On the product side, Chuck Botsford listed mangos as a relatively new item that is very important in the firm’s commodity mix.  “Mangos are an item we didn’t handle and now we sell them in huge numbers,” he said.

On the services side, the company has a transportation department and also a unique software package for the fresh produce industry.  Long before it was commonplace, decades ago, this Portland produce firm had an information technology (IT) department that started writing its own software package to electronically handle the ordering, invoicing and other data entry elements unique to the industry.  After developing a usable program, Botsford & Goodfellow put it out on the open market and sold it to other firms to help defray development costs.  “We never really pursued that as a business, but at its peak we had about 12–15 firms using our software package,” he said.  “Right now we have eight companies still using it.”

But Botsford quickly added that the entire software program has recently been rewritten, updated and made better than ever.  “We are going to make a more concerted effort to market it,” he promised.

TRANSITIONS: About 30 years ago, Chuck Botsford bought Botsford & Goodfellow from his father.  Several years earlier, Bob Goodfellow was bought out as he was ready to retire. Now it was John Botsford’s turn.  “I actually bought him out a couple of years before he retired, which was a little strange as he then started working for me.  Let’s just say we had a love-hate relationship,” he joked.
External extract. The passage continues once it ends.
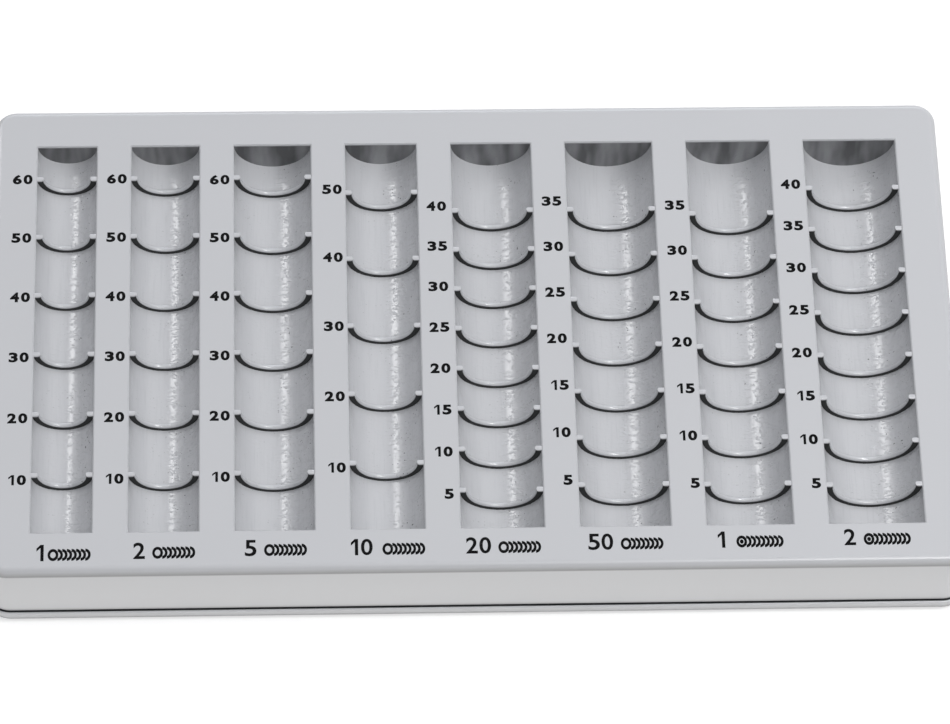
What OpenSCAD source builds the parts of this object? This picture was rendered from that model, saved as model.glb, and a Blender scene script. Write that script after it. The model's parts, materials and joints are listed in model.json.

Now, Chuck can see his retirement on the horizon (“four or five years down the road”) and he is in the process of selling the company to a handful of longtime employees, including his son John.

A CHANGING INDUSTRY: As Chuck reflected on his almost 45 years in the business, he said there have been lots of changes.  “When I started, there were six full-service brokers in Portland.  We are really the only one left.  There are a couple of others that dabble on the side, but we are the only company still doing it full time.”

And back then, Botsford & Goodfellow consisted of the owners, Chuck, another guy on the sales desk and three women in the office.  Today the firm has 20 employees, two offices (Seattle and Portland), the aforementioned IT department and all the other departments necessary to run a dynamic produce company.

Though there have been lots of changes, Chuck said the original business model still works and expects it will for a long time coming.  “There has been a lot of consolidation at retail and elsewhere and that has helped us.  People look at us for their year-round supplies of a lot of items, such as watermelons.  We have the Yuma deal, and when that’s done, we have the Hermiston watermelons.”

He said consolidation has meant fewer players at the supply level and that retailers need to rely more heavily on reliable distributors that do have multiple grower deals.

THE WESTERN GROWERS CONNECTION: Chuck Botsford and Gary Pasquinelli first met when they were about 12 or 13 in the 1950s, Chuck remembered.  “My father and Pete Pasquinelli were good friends.”

In fact, when Botsford & Goodfellow opened their doors in 1965, they were selling watermelons grown by Pasquinelli Produce from Yuma, AZ.  Chuck and Gary continued the relationship as they got involved in their family operations.  Today they are partners in the watermelon deal.  Gary grows them and Chuck sells them.

As Gary became a director and more involved in Western Growers, Botsford & Goodfellow joined the association and has remained a member in good standing ever since.

“Gary got us involved, and so that’s why we joined, but we have always aligned ourselves with growers.  They are the backbone of our industry.  And Western Growers is a different organization than most,” Botsford said.  “They are all about taking care of the farmer and making sure the grower survives.”

At this writing in mid-October, Chuck Botsford is scheduled to attend the WG Annual Meeting in Las Vegas in early November, primarily to honor his friend and partner, Gary Pasquinelli, this year’s Award of Honor recipient.